You're right that in order for a wavefunction to be normalized, it must satisfy

$$\int_\text{all space} P(x)\mathrm{d}x = \int_\text{all space} \psi^*(x)\psi(x)\mathrm{d}x = 1\tag{1}$$

But this statement:

On top of that, any $\psi$ can also be expressed as $\psi\psi^∗$

is not correct. Given a function $\psi(x)$, you can write $\psi(x)\psi^*(x)$, but that's a different function.
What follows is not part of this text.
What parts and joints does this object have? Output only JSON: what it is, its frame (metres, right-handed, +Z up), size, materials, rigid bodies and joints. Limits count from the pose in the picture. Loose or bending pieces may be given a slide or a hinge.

Anyway, given that your wavefunction can be written

$$\psi(x) = a\phi_1(x) + b\phi_2(x)$$

then you just plug that into the normalization condition (1) and get

$$\int_0^L \bigl(a^* \phi_1^*(x) + b^* \phi_2^*(x)\bigr)\bigl(a \phi_1(x) + b \phi_2(x)\bigr)\mathrm{d}x = 1$$

which expands to

$$\begin{multline} a^*a \int_0^L \phi_1^*(x)\phi_1(x)\mathrm{d}x + a^*b \int_0^L \phi_1^*(x)\phi_2(x)\mathrm{d}x \\ + b^*a \int_0^L \phi_2^*(x)\phi_1(x)\mathrm{d}x + b^*b \int_0^L \phi_2^*(x)\phi_2(x)\mathrm{d}x = 1 \end{multline}\tag{2}$$

Now you can use the identity

$$\int_0^L\phi_1^*(x)\phi_2(x)\mathrm{d}x = \int_0^L\phi_2^*(x)\phi_1(x)\mathrm{d}x = 0$$

which follows from the fact that $\phi_1$ and $\phi_2$ are orthogonal functions (it's not enough that they are eigenfunctions of an operator, they have to be orthogonal), and the identity

$$\int_0^L\phi_1^*(x)\phi_1(x)\mathrm{d}x = \int_0^L\phi_2^*(x)\phi_2(x)\mathrm{d}x = 1$$

which simply reflects the fact that $\phi_1$ and $\phi_2$ are normalized. (Check for yourself that this is the same as the normalization condition, equation (1).) With these two identities, equation (2) reduces to

$$\lvert a\rvert^2 + \lvert b\rvert^2 = 1$$

The conceptual question I had was that if we have the probability squared here, is it that or the square root of that probability that is your normalization constant?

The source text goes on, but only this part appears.